The oils, pastels, acrylics and mixed media span pretty much the entire Chicano arts period, from its nascent beginnings when Almaraz began drawing posters for Cesar Chavez's United Farm Workers movement to the present day.

"When Chicano art first began emerging, it was very much part of a civil rights struggle during the late 1960s and early 1970s," says Howard Fox, LACMA's curator of contemporary art. "All of these first-generation Chicano artists were about establishing in the mind of the audience and their colleagues, as well as the art world at large and American mainstream society, that they even existed."

As the movement has continued to develop, struggles and issues of self-identity remain a key focus, as reflected in the work of the youngest artist represented at the exhibition, 30-year-old Vincent Valdez.

Among his works are "Kill the Pachuco Bastard," a chilling piece of impressionism that documents one of Los Angeles' darkest periods, the zoot suit riots of the early 1940s, when gangs of roving white sailors beat Hispanic and black youths while police officers stood by and watched. Hanging next to it is Valdez's "Nothin' to See Here, Keep on Movin'," inspired by last year's May Day protests at which Los Angeles police attacked immigration rights activists and reporters.

"It was intended to be a link to the next generation, to look back and say this isn't something brand new in the United States," Valdez said.

Not all Chicano art is impressionistic, however. Another of the most heralded pieces is the abstract "Ano Loco XIV92/Por Dios y Oro ("Crazy Year 1492 for God and Gold") by Chaz Bojorquez, a former graffiti tagger whose work was considered so out there when he arrived on the scene that it was initially shunned by the Chicano arts movement.

"I had to show it in Hollywood the first few years with the Robert Williams crowd," he says of the so-called "Lowbrow" art movement Williams popularized in the 1970s.

Bojorquez credits Marin with doing more than anyone to legitimize not only his work but that of every other Chicano artist who came before or after him.

For his part, the 61-year-old actor-comedian, who has been featured in movies and TV series such as "Nash Bridges" since splitting with comedy partner Tommy Chong in the 1980s, says he came upon his role as arts patron accidentally.

Fascinated by paintings since childhood, Marin recalled going to the library to study art books at age 10 or 11. Later, he haunted museums.

"I'd get close to the paintings and have the guards yell at me.

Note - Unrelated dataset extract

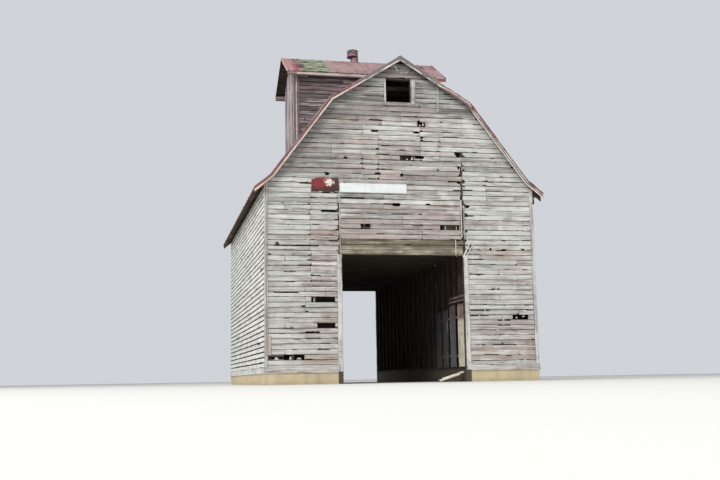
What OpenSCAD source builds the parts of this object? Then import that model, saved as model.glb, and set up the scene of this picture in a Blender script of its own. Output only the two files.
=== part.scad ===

You know, "'Hey kid! Don't touch the paintings!"' he recalls with a laugh.

"But I touched them anyway," he adds conspiratorially. "I was fascinated with them."

He was collecting art nouveau and art deco in the 1980s when he discovered Chicano art.

"What immediately resonated was not just the images, which is, 'Oh, hey, this is about me and this is about my culture, about everybody I know,"' says the Mexican-American son of a Los Angeles police officer. "What resonated was I recognized them as great painters."

Great painters, he discovered, whose work was going largely unnoticed. It was mostly being displayed at places like Mexican restaurants while popular neo-expressionists of the time, such as Julian Schnabel and Keith Haring, were getting all the gallery space.

Marin saw an inequity.

But it was no easy task to change that inequality. Numerous museums, including LACMA, initially turned down his proposals for exhibitions.

"Even in the Chicano academic world, the attitude was, 'What ... is this doper going to tell us?"' Marin says of a typical reaction. "What's he going to have? A picture of a big joint?"'

But he persevered, launching "Chicano Visions: American Painters on the Verge" in 2001 with the help of several corporate sponsors. It travelled to more than a dozen cities around the United States, including St. Louis, Minneapolis and Indianapolis.

In bringing it back home, Marin decided to narrow its focus slightly, spotlighting only artists from Los Angeles.

After the show closes here, he hopes to put on another that will travel to Japan, Europe, Australia, New Zealand and elsewhere.

"It would have been very easy for this whole generation of artists to pass by unnoticed and be rediscovered 80 years from now," he says, explaining his efforts. "But I couldn't stand around and see that being done. These guys are just too good."